What should organizations *do*?
Dip discusses ways in which organizations of activists can think about their activities.
We’ve laid out how to get started in movements and what shapes organizations should take. Let’s talk about what those organizations should do.
In that piece on organization shapes, I defined three areas of activity: care (social reproductive labor), analysis (making sense of things) and action (doing things). I like to call this the three-piece of movement work: for the whole to function, each of these things work together in a generative way. Within each of these areas, there is a constant interaction between them and with the “general” tasks of: Mapping the terrain → Building Relationships → Building horizontal bodies → acting from collective power. These similarly operate within a cyclic process, where it’s less about a concrete order, and more about patterns of activity. Like, if there's no mapping, then it’s hard to know where to focus efforts and plan effective action. Each part builds off of the “previous” one.
Photo by Markus Kammermann on UnsplashSo, think of those tasks as a kind of background context or framing for the activities of care, analysis, and action. As a reminder, these activities should be–in my estimation–focused on radical ways of relating that center those on the margins: this includes youth, elderly, Black, homeless, Indigenous, racialized, Queer, Disabled, Mad, poor, precarious, and/or marginalized gender (maGe) folks.
Given this, any organizing activity should start with care. For me, care is about building communal contexts of mutual aid and self-sustainment, where free association and free initiative are understood to be paramount. Said plainly, it is to minimize negative conflict around needs, wants, and desires, whether that looks like minimizing conflict overall, making that conflict generative, or some combination of the two.
It’s–in following Mia Mungus in Pods: The Building Blocks of Transformative Justice & Collective Care–about “[r]elationship[s] and trust first, then analysis.” Before it gets all heady and intellectualized, people have to be able to continue existing. The methods I find useful for this are pod mapping as described in the above article, and asset-based community development.

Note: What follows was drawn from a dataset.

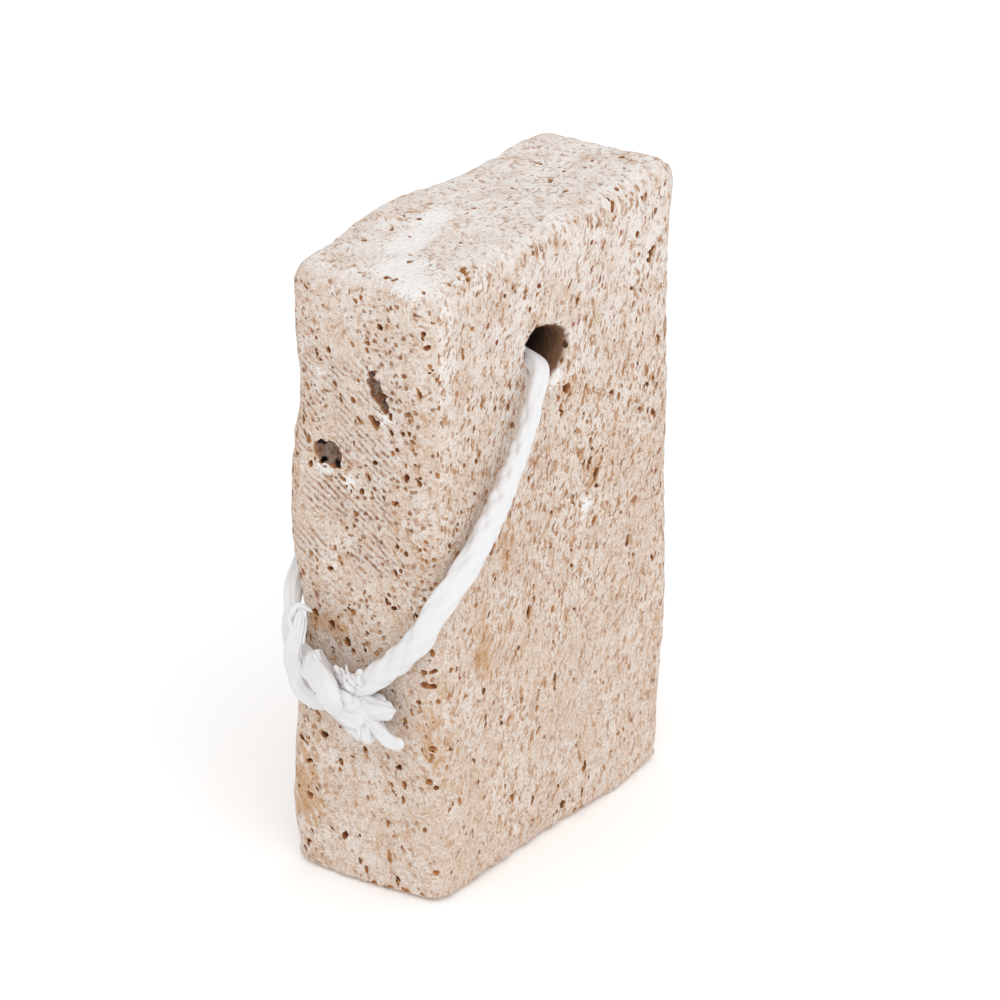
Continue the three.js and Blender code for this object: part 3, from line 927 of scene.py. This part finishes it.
# and the back strand in the knot
backStrandInKnot = [
    (-0.0318, 0.0139, 0.0409), (-0.0322, 0.0129, 0.0391), (-0.0328, 0.0114, 0.0379),
    (-0.0334, 0.0092, 0.0371), (-0.0346, 0.0068, 0.0368), (-0.0362, 0.0042, 0.0365),
    (-0.0372, 0.0022, 0.0355), (-0.0369, 0.0016, 0.0335), (-0.0356, 0.0014, 0.0313),
    (-0.0339, 0.0006, 0.0299), (-0.0332, -0.0008, 0.0291), (-0.0331, -0.0028, 0.0286),
    (-0.0331, -0.0048, 0.0281),
]

cordShape = {
    "step": 0.3 * mm,
    "around": 52,  # points round it
    "strands": 4,  # that turn each way
    "lay": 25 * mm,  # length of one whole turn of a strand
    "relief": 0.46 * mm,  # how far the strands stand up
    "crossing": 0.5,  # how far one strand lifts over another, as a share of that
    "crown": (0.6, 2.6),  # how round each strand is, and how flat on top
    "blend": 7.0,  # how sharply one strand gives way to the other
    # how far the strands stray round it in radians, over how many mm, and where that starts in radians
    "wander": [(0.12, 4.7, 0.0), (0.1, 11.0, 1.3)],
    "uneven": (0.05, 6.1, 0.7),  # the same of their lay, as a share of it
    "looseness": 0.16 * mm,  # how uneven they are
    "crease": 0.3 * mm,  # depth of the creases where the cord is knotted
    "creaseSize": 4.5 * mm,
    "pulledFlat": 0.6,  # how much less the strands stand up there
    "knotted": (24, 36, 158, 168),  # mm along it, all before and after these and none between
    "yarnWidth": 1.75 * mm,
    # length along the cord, half width, half thickness, how far it is pressed down on the stone, in mm
    "section": [
        (0, 0.7, 0.4, 0.1),
        (3, 1.2, 0.7, 0.5),
        (8, 1.9, 1.4, 0.9),
        (14, 2.1, 1.6, 0.8),
        (24, 2.4, 1.6, 0.5),
        (34, 2.1, 1.7, 0.3),
        (42, 2.1, 1.9, 0),
        (52, 2.1, 1.95, 0),
        (62, 1.98, 1.9, 0),
        (72, 1.8, 1.75, 0),
        (80, 1.4, 1.5, 0),
        (92, 1.32, 1.45, 0),
        (125, 1.7, 1.7, 0),
        (150, 1.95, 1.85, 0),
        (160, 1.8, 1.7, 0.2),
        (168, 1.8, 1.6, 0.3),
        (176, 2.5, 1.6, 0.3),
        (180, 2.8, 1.5, 0.7),
        (185, 2.8, 1.4, 1.1),
        (189, 2.2, 1.3, 0.8),
        (193, 1.6, 1.0, 0.4),
        (197, 1.1, 0.6, 0.2),
    ],
    # length along the cord and how far it lies to one side of its drawn line there, in mm
    "aside": [
        (0, 0, 0, 0),
        (6, 0.2, -0.8, 0),
        (14, 0.2, -0.9, 0.2),
        (22, 0.1, -0.2, 0),
        (28, 0, 0, 0),
        (82, 0, 0, 0),
        (87, -0.65, 0, -0.3),
        (91, -0.7, 0, -0.3),
        (97, -0.3, 0, 0),
        (105, 0, 0, 0),
        (155, 0, 0, 0),
        (164, 0.2, -0.6, 0),
        (170, 0.3, -0.7, 0),
        (175, 0, 0.5, -0.3),
        (181, 0, 1.3, -0.5),
        (187, 0, 0.9, -0.3),
        (192, 0, 0.2, 0),
        (197, 0, 0, 0),
    ],
}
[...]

Pod mapping is about figuring out who the concrete people and institutions are that you can rely on for various needs.
Asset-based community development is about learning about what people in those pods and the wider community are capable of, interested in doing, and what they have to offer to enable care.
Once the ability to sustain things is established, analysis can start in earnest. This is the kind of work that Chaos and Conviviality (we refer to it as C&C internally) is deeply rooted in; trying to understand the world so that it can be changed. Analysis can get heady, but at its base, the work should be seen as a radical recontextualization of gathering and analyzing information, spanning various methodologies that might in other contexts be based in the fields of research, intelligence, or investigation. Some methods I’d recommend are conjunctural analysis, (auto)ethnography, social investigation and class analysis, and workers’ inquiry.
With all of this context in tow, action can take place. To be clear, this is not about what is to happen. It’s what ought to. Rather than being overly tactical, as that feels less helpful without being able to speak directly to this or that reader, goals feel more apt. I have three that I constantly revisit: 1) community control of poor communities, 2) return of the land to indigenous peoples, and 3) the destruction of all prisons and other parts of the modern slavery apparatus, including (c)overt and clandestine trafficking networks. This allows folks to free the land, free the body, and free the youth, ending The World so all who are entangled with it (and are willing to be held accountable) can flourish.